I’m saying a loving goodbye to the me I used to be, so I can accept and embrace who I’ve become.
And I am asking God to renew me.
Clarissa Moll challenged and encouraged me with these words, “You’ll move toward flourishing because grief was never meant to break you but to remake you. … Grief, this expression of love when the object is gone, can become the catalyst for growth.”
The novel I read brought me to tears, but it also gave me hope. Loss changed and transformed the main character. But it did not break her. In time, she accepted the changes that flowed from loss and she learned how to live and love again. And I know I will too.
We have a mighty God who makes beautiful things out of dust. We are an example of that – from the dust of the earth he made us, and friends, we are fearfully and wonderfully made. As much as I wish I was not living this bitter reality without my dad, I know that God will make beautiful things out of the dust here too.
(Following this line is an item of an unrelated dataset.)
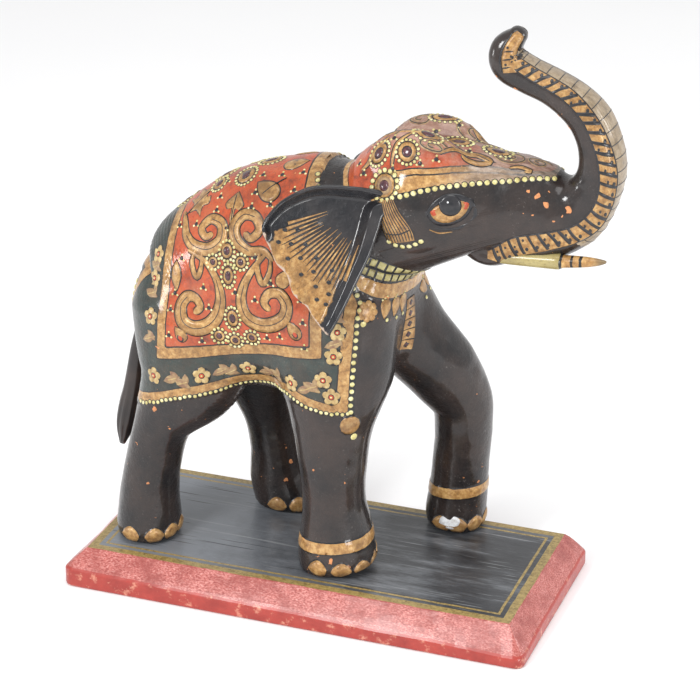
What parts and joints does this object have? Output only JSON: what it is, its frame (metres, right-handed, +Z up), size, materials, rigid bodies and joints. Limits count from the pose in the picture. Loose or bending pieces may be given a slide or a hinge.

If you’re wondering what the “new” Mindy looks and feels like – stay tuned. I’m in a messy transition phase. But I’m bound and determined to find my feet again, and somehow, by the grace of God, make my dad proud and thrive in this new life I find myself in.
*Thank you for reading this. If you think of me, will you pray for me? This journey is tough. I’m seeking out joy as much as I can (I always want to attest to the joy that coexists with sadness, thank you Jesus) – but the nitty gritty work of navigating life after loss is really hard. So I appreciate your love, support, and prayers as I continue on.
P.S. The novel that moved me was One True Loves by Taylor Jenkins Reid. I know I spoiled the ending for you, but I still think the book is worth a read. One thing I really appreciated about the book was the author’s storytelling contained a raw and real portrayal of what acute grief looks and feels like. Most books or movies give the pain of grief little airtime, rushing to focus on the character’s life beyond. But this author intentionally dove into the messy middle of grief and made it clear that the character’s development took place over years, not days/weeks like most stories falsely portray. I really appreciated that.